Dimanche 5 octobre, Sébastien Lecornu nomme un gouvernement, très largement composé de macronistes. Pourtant reconduit à Beauvau, le ministre de l’Intérieur Bruno Retailleau sabote publiquement ce casting, en raison de la présence de Bruno Le Marie aux Armées. En conséquence de ce coup de sang, Sébastien Lecornu démissionne dès le lendemain, offrant au pays le record du gouvernement le plus éphémère de l’histoire et le retour d’une possible dissolution. Mais cinq jours plus tard, le voilà renommé à Matignon par Emmanuel Macron. Les oppositions déplorent le « sketch » joué au plus haut niveau de l’État.

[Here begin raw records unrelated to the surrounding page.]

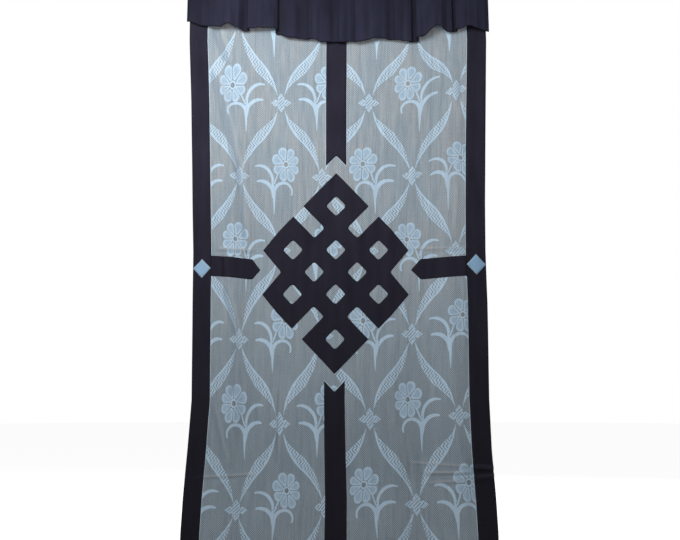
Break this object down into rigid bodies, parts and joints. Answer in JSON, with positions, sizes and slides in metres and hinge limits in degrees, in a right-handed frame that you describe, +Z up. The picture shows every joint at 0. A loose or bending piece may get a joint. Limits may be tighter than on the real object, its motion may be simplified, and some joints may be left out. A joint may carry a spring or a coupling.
{
  "type": "tibetan door curtain",
  "caption": "Hanging door curtain of sheer jacquard with navy borders and bands, an endless knot sewn in the middle and a pleated valance across the top.",
  "frame": {"origin": "the middle of the curtain's top edge", "axes": "+Z up along the drop, +X along the width to the right of a viewer who faces the front, and the front faces -Y"},
  "size_m": [0.9172, 0.0554, 1.8002],
  "materials": {
    "sheer_jacquard": "see-through grey ground with pale blue woven flowers, leaf bands and rosettes",
    "navy_cloth": "matt plain weave, very dark navy",
    "pale_blue_cloth": "matt plain weave, pale blue",
    "valance_cloth": "matt plain weave, dark navy"
  },
  "bodies": {
    "root": {"sheer_panel": "sheer_jacquard", "border_left": "navy_cloth", "border_right": "navy_cloth", "centre_band_upper": "navy_cloth", "centre_band_lower": "navy_cloth", "endless_knot": "navy_cloth", "arm_left": "navy_cloth", "arm_right": "navy_cloth", "diamond_left": "pale_blue_cloth", "diamond_right": "pale_blue_cloth", "valance": "valance_cloth"}
  },
  "joints": []
}
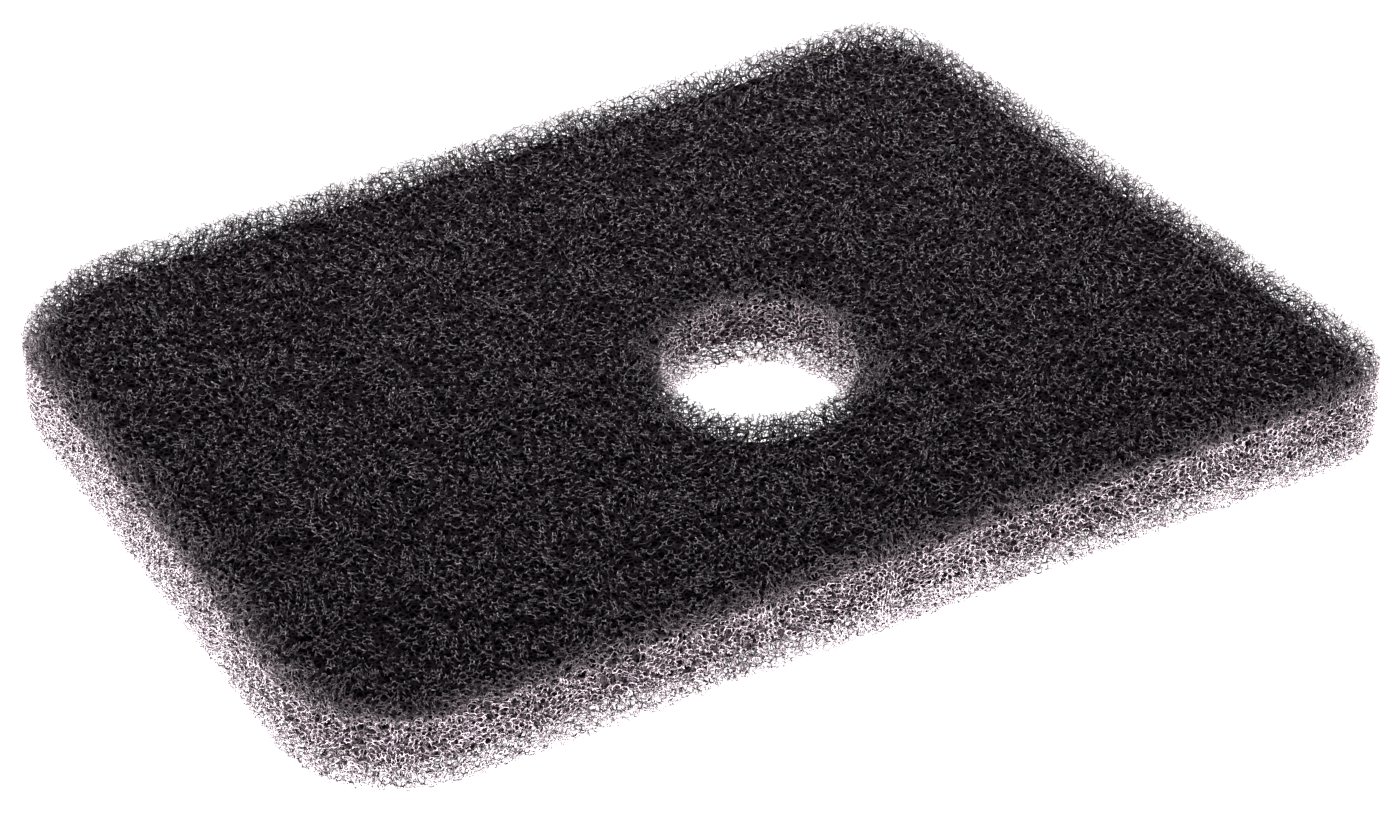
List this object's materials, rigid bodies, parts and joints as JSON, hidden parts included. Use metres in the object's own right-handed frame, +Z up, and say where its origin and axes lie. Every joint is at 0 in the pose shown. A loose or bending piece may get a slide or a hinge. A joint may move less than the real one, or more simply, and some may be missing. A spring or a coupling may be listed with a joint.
{
  "type": "foam filter pad",
  "caption": "Flat reticulated foam filter pad with a rounded right-trapezoid outline and one round through hole off its centre.",
  "frame": {"origin": "centre of the bounding rectangle of the pad, on its underside", "axes": "+X along the long front edge, away from the square end; +Y from the front edge to the shorter back edge; +Z up through the sheet's thickness"},
  "size_m": [0.1432, 0.1, 0.01],
  "materials": {
    "foam": "matte open-cell foam"
  },
  "bodies": {
    "root": {"foam_pad": "foam"}
  },
  "joints": []
}
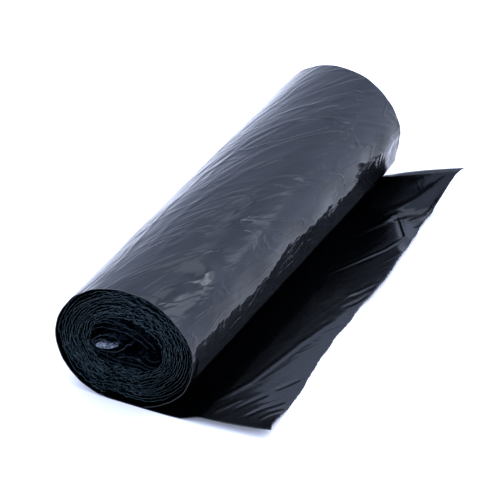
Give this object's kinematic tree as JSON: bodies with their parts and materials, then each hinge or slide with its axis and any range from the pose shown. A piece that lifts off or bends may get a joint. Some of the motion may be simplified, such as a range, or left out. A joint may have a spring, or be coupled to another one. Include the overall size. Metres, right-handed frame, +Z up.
{
  "type": "bin bag roll",
  "caption": "Coreless roll of black refuse sacks on its side: a thin folded film wound round an open eye, with its loose end lying beside it.",
  "frame": {"origin": "on the floor, in the middle of the flat strip on which the roll rests", "axes": "+X across the roll to its loose end, +Y along the roll from the near end to the far end, +Z up"},
  "size_m": [0.1385, 0.296, 0.0836],
  "materials": {
    "film": "glossy thin film"
  },
  "bodies": {
    "root": {"bag_roll": "film", "loose_end": "film"}
  },
  "joints": []
}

Mais l’Eurois a de la ressource. Immédiatement, il se tourne (pour de bon) vers les socialistes, qui revendiquaient (encore) le pouvoir. Il lâche beaucoup pour obtenir leur clémence : abandon du 49-3, suspension de la réforme des retraites, renoncement à plusieurs mesures urticantes du budget Bayrou… La marche du budget s’annonce très haute, mais il réussit à manœuvrer, en refilant aux députés la charge de trouver des compromis. Le 9 décembre, il arrive à obtenir un vote positif sur le budget de la Sécu. Une vraie victoire, mais qui ne parvient à masquer la réalité : impossible dans ce contexte de réussir sur le budget de l’État, tant les divergences sont grandes entre députés et sénateurs.
En quelques minutes seulement, la Commission mixte paritaire convoquée le 19 décembre acte son échec. Comme l’année précédente, les Français n’ont pas de budget sous le sapin. Et Sébastien Lecornu se résout, comme François Bayrou avant lui, à procéder via une loi spéciale particulièrement coûteuse. La veille de Noël, le Premier Ministre sonne (encore) l’alarme depuis Matignon, alors que la colère agricole est venue (encore) pimenter cette fin d’année. C’est donc sans budget, sans majorité et accablé d’une impopularité monstre que le chef de l’État va s’adresser à la nation pour les traditionnels vœux. La situation politique est toujours aussi chaotique et ses marges de manœuvre toujours aussi faibles. Pour preuve : Emmanuel Macron avait promis un référendum pour l’année 2025. À quelques heures de passer en 2026, les Français l’attendent encore. Tout un symbole.